2016年8月6日(土)
主張
広島・長崎被爆71年
国は被爆者に真摯に向き合え
アジア・太平洋戦争末期の1945年8月、アメリカ軍は広島(6日)と長崎(9日)に原子爆弾を投下、まちを壊滅させ数十万人を殺傷しました。それから71年―。被爆者の平均年齢は80歳を超えています。被爆国日本の政治が、被爆者の訴えにどのように向き合うのかが問われています。
被団協60年の重要な歩み
今年は日本原水爆被害者団体協議会(日本被団協)結成から60年です。病と貧困、差別に苦しめられた被爆者が、被爆から10年以上をへた56年、「もうだまっておれないでてをつないで立ち上がろう」(結成宣言)と決意したのは、原水爆禁止世界大会開催(55年)など国民的な運動に励まされたからでした。被爆者は「自らを救うとともに、私たちの体験をとおして人類の危機を救おうという決意を誓い合った」(結成宣言)のです。
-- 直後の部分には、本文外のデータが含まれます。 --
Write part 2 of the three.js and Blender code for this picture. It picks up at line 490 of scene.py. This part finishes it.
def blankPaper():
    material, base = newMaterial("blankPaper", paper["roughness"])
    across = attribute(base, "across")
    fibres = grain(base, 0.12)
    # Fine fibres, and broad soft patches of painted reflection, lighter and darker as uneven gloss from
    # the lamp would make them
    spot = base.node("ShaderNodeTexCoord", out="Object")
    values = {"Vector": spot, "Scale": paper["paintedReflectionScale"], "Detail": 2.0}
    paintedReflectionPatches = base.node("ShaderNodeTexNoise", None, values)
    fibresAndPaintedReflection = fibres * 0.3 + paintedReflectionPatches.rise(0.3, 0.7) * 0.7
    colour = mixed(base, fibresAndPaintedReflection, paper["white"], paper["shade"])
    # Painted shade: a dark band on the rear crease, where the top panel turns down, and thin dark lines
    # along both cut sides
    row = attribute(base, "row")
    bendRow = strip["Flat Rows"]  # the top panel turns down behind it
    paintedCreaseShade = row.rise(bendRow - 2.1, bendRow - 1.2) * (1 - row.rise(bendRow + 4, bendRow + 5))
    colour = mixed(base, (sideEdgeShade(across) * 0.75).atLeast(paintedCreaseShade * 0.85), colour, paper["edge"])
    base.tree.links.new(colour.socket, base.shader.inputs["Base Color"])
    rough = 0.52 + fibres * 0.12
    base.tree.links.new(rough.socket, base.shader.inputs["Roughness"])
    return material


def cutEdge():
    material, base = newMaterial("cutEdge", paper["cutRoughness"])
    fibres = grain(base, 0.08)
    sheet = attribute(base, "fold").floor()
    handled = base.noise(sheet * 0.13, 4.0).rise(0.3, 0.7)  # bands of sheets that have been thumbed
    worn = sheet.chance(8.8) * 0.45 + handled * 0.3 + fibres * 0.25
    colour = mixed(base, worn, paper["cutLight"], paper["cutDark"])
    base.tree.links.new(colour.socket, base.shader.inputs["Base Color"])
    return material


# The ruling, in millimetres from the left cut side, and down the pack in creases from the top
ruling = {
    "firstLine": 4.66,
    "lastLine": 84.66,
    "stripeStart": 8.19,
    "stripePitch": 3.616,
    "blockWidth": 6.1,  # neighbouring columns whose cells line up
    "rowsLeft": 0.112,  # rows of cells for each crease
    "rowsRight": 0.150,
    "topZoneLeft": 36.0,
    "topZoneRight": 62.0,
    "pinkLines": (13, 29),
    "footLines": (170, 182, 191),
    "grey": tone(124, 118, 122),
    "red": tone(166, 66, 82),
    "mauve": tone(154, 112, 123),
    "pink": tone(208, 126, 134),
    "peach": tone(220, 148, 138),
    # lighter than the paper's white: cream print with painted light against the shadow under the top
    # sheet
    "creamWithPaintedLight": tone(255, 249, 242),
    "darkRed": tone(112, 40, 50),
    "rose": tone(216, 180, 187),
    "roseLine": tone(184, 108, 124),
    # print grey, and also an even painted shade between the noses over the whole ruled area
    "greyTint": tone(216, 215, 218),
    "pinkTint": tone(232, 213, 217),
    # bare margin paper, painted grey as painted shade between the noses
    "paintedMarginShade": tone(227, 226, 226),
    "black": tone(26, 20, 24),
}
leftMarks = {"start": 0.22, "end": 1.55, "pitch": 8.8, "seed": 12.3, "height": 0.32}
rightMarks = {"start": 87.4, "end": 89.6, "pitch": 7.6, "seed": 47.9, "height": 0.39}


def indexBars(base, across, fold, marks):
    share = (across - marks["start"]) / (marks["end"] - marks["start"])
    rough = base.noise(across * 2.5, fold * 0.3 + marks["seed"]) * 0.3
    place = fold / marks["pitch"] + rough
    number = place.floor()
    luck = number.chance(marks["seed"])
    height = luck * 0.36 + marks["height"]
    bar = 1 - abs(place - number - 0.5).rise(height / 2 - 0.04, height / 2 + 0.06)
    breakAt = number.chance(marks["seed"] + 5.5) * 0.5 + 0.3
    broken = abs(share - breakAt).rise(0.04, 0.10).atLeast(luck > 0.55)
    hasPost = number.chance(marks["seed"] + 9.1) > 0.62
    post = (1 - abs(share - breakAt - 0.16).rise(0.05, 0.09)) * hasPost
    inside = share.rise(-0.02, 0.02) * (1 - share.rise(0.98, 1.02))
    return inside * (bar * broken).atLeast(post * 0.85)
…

長年にわたり語り伝えられてきた、筆舌に尽くしがたい被爆体験はいま世界の指導者たちの心をとらえ、勇気ある行動へと突き動かしています。昨年の核不拡散条約(NPT)再検討会議では、条約に加わる8割以上の国が、核兵器は非人道的として、全面廃絶を訴える共同声明を発表しました。
今年も国連総会が設置した作業部会(ジュネーブ)で、核兵器禁止条約が本格的に議論されるという前進も生まれています。この会議では、参加した日本被団協代表の訴えに、各国政府の代表から称賛の拍手が送られました。被爆者の重要な役割を象徴する出来事でした。対照的なのが日本政府です。会議をボイコットした核保有国の「代弁者」のように核兵器禁止条約の交渉に反対し、批判をうけ孤立しました。被爆国にふさわしい立場への転換が求められます。
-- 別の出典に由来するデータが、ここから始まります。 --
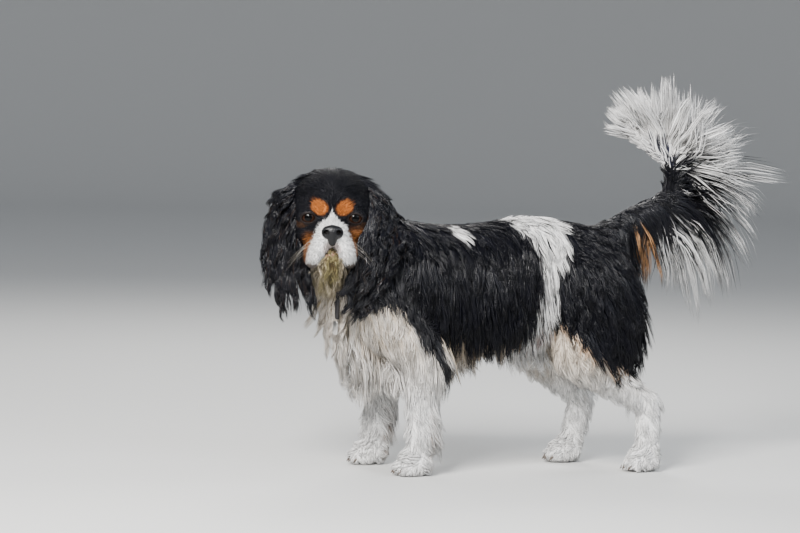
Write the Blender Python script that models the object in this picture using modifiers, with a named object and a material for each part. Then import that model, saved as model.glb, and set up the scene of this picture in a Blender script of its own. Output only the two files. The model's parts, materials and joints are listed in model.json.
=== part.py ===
"""A cavalier king charles spaniel, life size, standing with its head turned to its left and its tail up.

The dog faces -Y, +X is its left side, +Z is up, and its paws stand on Z = 0. The flesh is a set of
named balls and limbs that melt into one another. It is made whole and parted with thin cuts, and the
long coat is added to each piece as tapered locks that follow its lie. All lengths are in metres.
"""

import math
import random
from collections import namedtuple

import bmesh
import bpy
import numpy as np
from mathutils import Euler, Matrix, Vector

# ---------------------------------------------------------------- driving sizes

GAP = 0.0003  # between pieces that touch
COAT = 0.004  # depth of the short coat that the solids have over the skin
FACE_COAT = 0.0012  # and on the face

BACK_HEIGHT = 0.317  # floor to the skin of the back
CHEST_FLOOR = 0.150  # floor to the skin of the brisket
CHEST_HALF_WIDTH = 0.070
CHEST_FRONT_Y = -0.224
RUMP_Y = 0.176
FORE_STANCE_X = 0.057  # middle line of the body to each fore leg
HIND_STANCE_X = 0.050

HEAD_CENTRE = (0.0237, -0.2332, 0.329)  # between the ears, at the height of the eyes
HEAD_TURN = 78.0  # degrees to the dog's left
EYE_RADIUS = 0.0110
EYE_PLACE = (0.0285, -0.0355, 0.0)  # the left eye, in the head's own frame
NOSE_PLACE = (0.0, -0.0800, -0.0152)

NODE_STEP = 0.0032  # size of the cells that the flesh is first meshed with
HEAD_STEP = 0.0019
SEED = 20

BODY = Matrix.Identity(4)
HEAD = Matrix.Translation(HEAD_CENTRE) @ Matrix.Rotation(math.radians(HEAD_TURN), 4, "Z")

SIDES = {"left": 1, "right": -1}

# ---------------------------------------------------------------- melting forms

Ball = namedtuple("Ball", "place radii melt")
Limb = namedtuple("Limb", "points radii melt")


def ball(centre, radii, turn=(0, 0, 0), melt=0.020, frame=BODY):
    """An ellipsoid with those half-sizes, turned by those degrees, in the body's or the head's frame."""
    turned = Euler([math.radians(angle) for angle in turn])
    place = frame @ Matrix.LocRotScale(Vector(centre), turned, None)
    return Ball(place, np.array(radii, float), melt)


def limb(points, radii, melt=0.014, frame=BODY):
    """A chain of round cones through those points."""
    placed = [np.array(frame @ Vector(point)) for point in points]
    return Limb(placed, list(radii), melt)


def ball_pair(centre, radii, turn=(0, 0, 0), **rest):
    """The same ball on both sides of the middle plane of its frame."""
    x, y, z = centre
    made = []
    for side in SIDES.values():
        made.append(ball((side * x, y, z), radii, turn=(turn[0], side * turn[1], side * turn[2]), **rest))
    return made


def distance(form, points):
    """How far each point is outside a form, below zero inside it."""
    if isinstance(form, Ball):
        local = (points - np.array(form.place.translation)) @ np.array(form.place.to_3x3())
        share = np.linalg.norm(local / form.radii, axis=1)
        slope = np.linalg.norm(local / form.radii**2, axis=1)
        return share * (share - 1) / np.maximum(slope, 1e-9)
    found = np.full(len(points), np.inf)
    ends = zip(form.points[:-1], form.points[1:], form.radii[:-1], form.radii[1:])
    for start, end, first, last in ends:
        run = end - start
        along = np.clip((points - start) @ run / (run @ run), 0, 1)[:, None]
        near = np.linalg.norm(points - start - along * run, axis=1)
        found = np.minimum(found, near - (first + along[:, 0] * (last - first)))
    return found


def melted_in(whole, other, melt):
    """Two fields melted into one over that length."""
    share = np.clip(0.5 + 0.5 * (other - whole) / melt, 0, 1)
    return other + (whole - other) * share - melt * share * (1 - share)


def melted(forms, points):
    """The distance to all the forms together, each melted into those before it over its melt length."""
    whole = distance(forms[0], points)
    for form in forms[1:]:
        whole = melted_in(whole, distance(form, points), form.melt)
    return whole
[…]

被団協が、核兵器禁止とともに、「自らを救う」ことを掲げたのは、医療保障と生活の安定が、被爆者の切実な要求だからです。被爆者への援護は徐々に拡大・改善されてきましたが、それは被爆者の粘り強い運動があったからです。
放射線が原因で医療が必要だと、厚生労働相が認めた場合は、全額国の負担で医療が受けられ月14万円余の手当が支給されます(原爆症認定制度)。ところが政府は、原爆被害を過小評価し認定を厳しく抑制してきました。そのため被爆者は2003年から集団訴訟をたたかい、国の制度が被害の実態にあっていないことを明らかにし、認定基準を改善させてきました。
しかし、認定された被爆者は、いまも被爆者健康手帳所持者の5%未満にすぎません。認定申請を却下された被爆者らは引き続き裁判をたたかい、相次いで認定すべきとの判決を勝ち取っています。国は司法判断に従い、認定制度の抜本的改正に踏み出すべきです。
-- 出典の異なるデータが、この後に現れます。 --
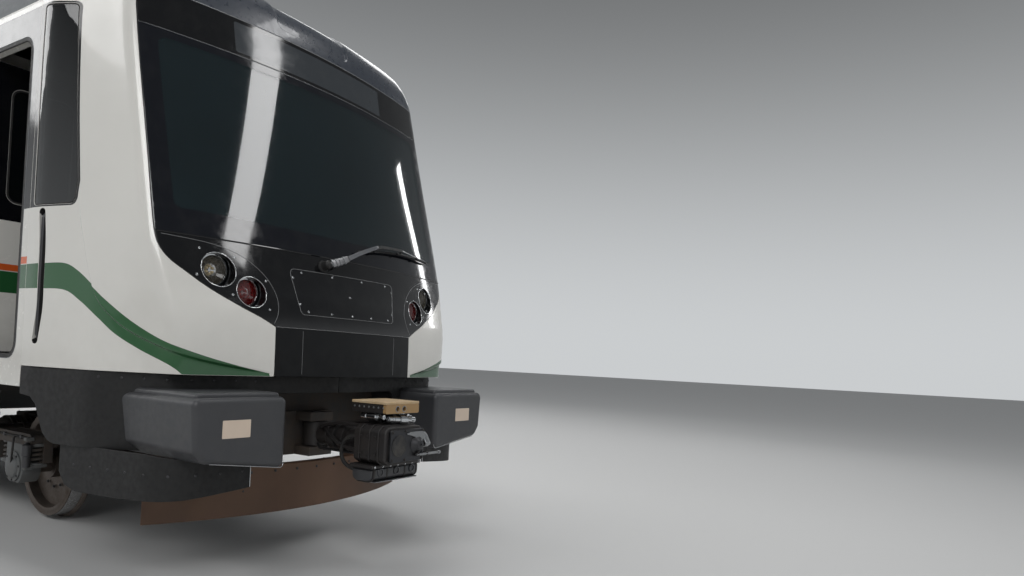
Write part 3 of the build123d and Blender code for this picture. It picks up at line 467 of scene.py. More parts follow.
# Materials
class Graph:
    """A short way to write a material's nodes."""

    def __init__(self, name):
        self.material = bpy.data.materials.new(name)
        self.material.use_nodes = True
        self.tree = self.material.node_tree
        self.tree.nodes.clear()
        self.shader = self.tree.nodes.new("ShaderNodeBsdfPrincipled")
        output = self.tree.nodes.new("ShaderNodeOutputMaterial")
        self.tree.links.new(self.shader.outputs[0], output.inputs[0])
        self.coordinates = self.tree.nodes.new("ShaderNodeTexCoord").outputs["Object"]
        self.axes = None

    def put(self, kind, **sockets):
        node = self.tree.nodes.new(kind)
        for name, value in sockets.items():
            self.join(value, node.inputs[name.replace("_", " ")])
        return node

    def join(self, value, socket):
        if isinstance(value, bpy.types.NodeSocket):
            self.tree.links.new(value, socket)
        else:
            socket.default_value = value

    def stretched(self, x=1.0, y=1.0, z=1.0):
        node = self.put("ShaderNodeMapping", Vector=self.coordinates)
        node.inputs["Scale"].default_value = (x, y, z)
        return node.outputs[0]

    def axis(self, name):
        if self.axes is None:
            self.axes = self.put("ShaderNodeSeparateXYZ", Vector=self.coordinates)
        return self.axes.outputs[name]

    def noise(self, scale, detail=3.0, roughness=0.5, vector=None):
        node = self.put("ShaderNodeTexNoise", Scale=scale, Detail=detail, Roughness=roughness,
                        Vector=self.coordinates if vector is None else vector)
        return node.outputs[0]

    def cells(self, scale):
        return self.put("ShaderNodeTexVoronoi", Scale=scale, Vector=self.coordinates).outputs["Distance"]

    def maths(self, operation, a, b=0.0, clamp=False):
        node = self.tree.nodes.new("ShaderNodeMath")
        node.operation = operation
        node.use_clamp = clamp
        self.join(a, node.inputs[0])
        self.join(b, node.inputs[1])
        return node.outputs[0]

    def spread(self, value, start, end, low=0.0, high=1.0):
        node = self.tree.nodes.new("ShaderNodeMapRange")
        self.join(value, node.inputs["Value"])
        node.inputs["From Min"].default_value = start
        node.inputs["From Max"].default_value = end
        node.inputs["To Min"].default_value = low
        node.inputs["To Max"].default_value = high
        return node.outputs[0]

    def mix(self, share, a, b):
        node = self.tree.nodes.new("ShaderNodeMix")
        node.data_type = "RGBA"
        self.join(share, node.inputs[0])
        for value, index in ((a, 6), (b, 7)):
            self.join(value if isinstance(value, bpy.types.NodeSocket) else linear(value), node.inputs[index])
        return node.outputs[2]

    def varied(self, colour, scale, detail, dark, light):
        """The colour drifting between a darker and a paler shade of it."""
        return self.mix(self.noise(scale, detail), shaded(colour, dark), shaded(colour, light))

    def bump(self, height, strength, distance):
        node = self.put("ShaderNodeBump", Height=height, Strength=strength, Distance=distance)
        previous = self.shader.inputs["Normal"]
        if previous.is_linked:
            self.tree.links.new(previous.links[0].from_socket, node.inputs["Normal"])
        self.tree.links.new(node.outputs[0], previous)

    def set(self, **sockets):
        for name, value in sockets.items():
            socket = self.shader.inputs[name.replace("_", " ")]
            if name == "Base_Color" and not isinstance(value, bpy.types.NodeSocket):
                value = linear(value)
            self.join(value, socket)
        return self


def linear(colour):
    """An sRGB colour in steps of 255, as linear light."""
    if len(colour) == 4 and max(colour) <= 1:
        return colour
    result = []
    for c in colour[:3]:
        c /= 255
        result.append(c / 12.92 if c <= 0.04045 else ((c + 0.055) / 1.055) ** 2.4)
    return (*result, 1.0)


def shaded(colour, factor):
    return tuple(min(255, c * factor) for c in colour)


def paint(name, colour, rough=0.25, coat=0.5, dirt=0.15, dust=(120, 112, 100)):
    """Gloss paint: slow colour drift, dust that gathers low down, and orange peel."""
    g = Graph(name)
    base = g.varied(colour, 1.7, 4, 0.965, 1.03)
    low = g.spread(g.axis("Z"), 2.2, 0.9)
    patch = g.spread(g.noise(6.0, 6, 0.65), 0.35, 0.75)
    share = g.maths("MULTIPLY", g.maths("MULTIPLY", low, patch), dirt)
    base = g.mix(share, base, dust)
    worn = g.spread(g.noise(23.0, 5, 0.6), 0.3, 0.7, rough * 0.75, rough * 1.35)
    g.set(Base_Color=base, Roughness=worn, Coat_Weight=coat, Coat_Roughness=0.06)
    g.bump(g.noise(260.0, 2), 0.036, 0.0008)
    return g.material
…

被爆者は、国が「ふたたび被爆者をつくらない」との決意のもと、死者も含めた原爆被害への包括的な補償(国家補償)を求めてきました。この願いに応えるときです。
生きているあいだに必ず
「後世の人びとが生き地獄を体験しないように、生きている間に何としても核兵器のない世界を実現したい」(ヒバクシャ国際署名)「病気に苦しむ被爆者が裁判を起こさなくてもいい制度にしてほしい」。これらの被爆者の訴えに真摯(しんし)に向き合う、被爆国にふさわしい政治を、一刻も早く実現することが強く求められています。